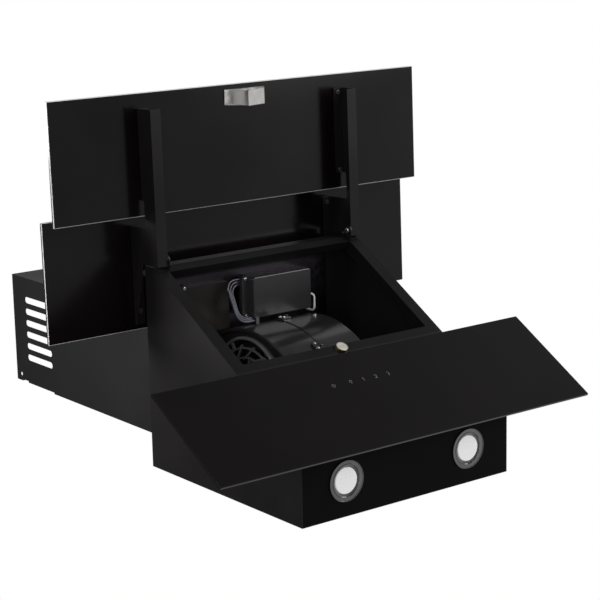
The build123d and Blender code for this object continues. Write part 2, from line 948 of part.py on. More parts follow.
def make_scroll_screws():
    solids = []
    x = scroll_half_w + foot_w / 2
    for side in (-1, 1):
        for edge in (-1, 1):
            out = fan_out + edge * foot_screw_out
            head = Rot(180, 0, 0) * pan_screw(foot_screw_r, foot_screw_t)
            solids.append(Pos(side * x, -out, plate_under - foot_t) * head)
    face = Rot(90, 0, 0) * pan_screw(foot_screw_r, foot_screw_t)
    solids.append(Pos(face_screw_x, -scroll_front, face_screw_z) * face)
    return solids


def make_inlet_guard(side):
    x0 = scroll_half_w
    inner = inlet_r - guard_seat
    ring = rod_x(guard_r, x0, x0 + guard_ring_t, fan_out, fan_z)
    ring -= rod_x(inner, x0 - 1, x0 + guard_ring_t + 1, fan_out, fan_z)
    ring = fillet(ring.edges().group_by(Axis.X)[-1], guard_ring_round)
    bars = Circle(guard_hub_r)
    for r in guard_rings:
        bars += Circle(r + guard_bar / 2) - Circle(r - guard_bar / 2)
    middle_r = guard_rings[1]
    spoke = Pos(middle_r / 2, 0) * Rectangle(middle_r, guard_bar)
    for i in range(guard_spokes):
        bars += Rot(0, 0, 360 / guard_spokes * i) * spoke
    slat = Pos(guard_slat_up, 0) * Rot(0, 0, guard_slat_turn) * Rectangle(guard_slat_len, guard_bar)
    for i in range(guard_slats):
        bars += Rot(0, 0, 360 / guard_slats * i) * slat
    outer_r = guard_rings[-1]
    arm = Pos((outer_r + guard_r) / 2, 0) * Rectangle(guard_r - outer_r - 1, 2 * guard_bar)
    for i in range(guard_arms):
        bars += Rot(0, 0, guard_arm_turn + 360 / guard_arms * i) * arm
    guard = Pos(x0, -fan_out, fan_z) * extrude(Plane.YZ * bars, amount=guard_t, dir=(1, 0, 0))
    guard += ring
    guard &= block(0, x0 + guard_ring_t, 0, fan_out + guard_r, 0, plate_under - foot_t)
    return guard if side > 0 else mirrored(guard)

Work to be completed
Quote the entire listing above exactly.

Expected output
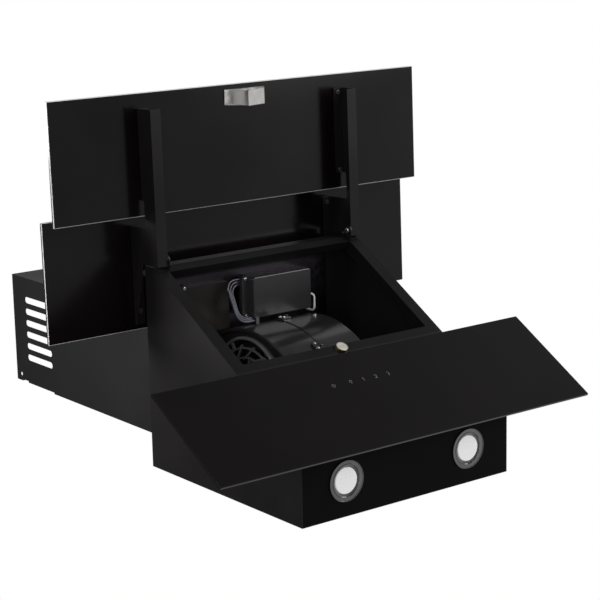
The build123d and Blender code for this object continues. Write part 2, from line 948 of part.py on. More parts follow.
def make_scroll_screws():
    solids = []
    x = scroll_half_w + foot_w / 2
    for side in (-1, 1):
        for edge in (-1, 1):
            out = fan_out + edge * foot_screw_out
            head = Rot(180, 0, 0) * pan_screw(foot_screw_r, foot_screw_t)
            solids.append(Pos(side * x, -out, plate_under - foot_t) * head)
    face = Rot(90, 0, 0) * pan_screw(foot_screw_r, foot_screw_t)
    solids.append(Pos(face_screw_x, -scroll_front, face_screw_z) * face)
    return solids


def make_inlet_guard(side):
    x0 = scroll_half_w
    inner = inlet_r - guard_seat
    ring = rod_x(guard_r, x0, x0 + guard_ring_t, fan_out, fan_z)
    ring -= rod_x(inner, x0 - 1, x0 + guard_ring_t + 1, fan_out, fan_z)
    ring = fillet(ring.edges().group_by(Axis.X)[-1], guard_ring_round)
    bars = Circle(guard_hub_r)
    for r in guard_rings:
        bars += Circle(r + guard_bar / 2) - Circle(r - guard_bar / 2)
    middle_r = guard_rings[1]
    spoke = Pos(middle_r / 2, 0) * Rectangle(middle_r, guard_bar)
    for i in range(guard_spokes):
        bars += Rot(0, 0, 360 / guard_spokes * i) * spoke
    slat = Pos(guard_slat_up, 0) * Rot(0, 0, guard_slat_turn) * Rectangle(guard_slat_len, guard_bar)
    for i in range(guard_slats):
        bars += Rot(0, 0, 360 / guard_slats * i) * slat
    outer_r = guard_rings[-1]
    arm = Pos((outer_r + guard_r) / 2, 0) * Rectangle(guard_r - outer_r - 1, 2 * guard_bar)
    for i in range(guard_arms):
        bars += Rot(0, 0, guard_arm_turn + 360 / guard_arms * i) * arm
    guard = Pos(x0, -fan_out, fan_z) * extrude(Plane.YZ * bars, amount=guard_t, dir=(1, 0, 0))
    guard += ring
    guard &= block(0, x0 + guard_ring_t, 0, fan_out + guard_r, 0, plate_under - foot_t)
    return guard if side > 0 else mirrored(guard)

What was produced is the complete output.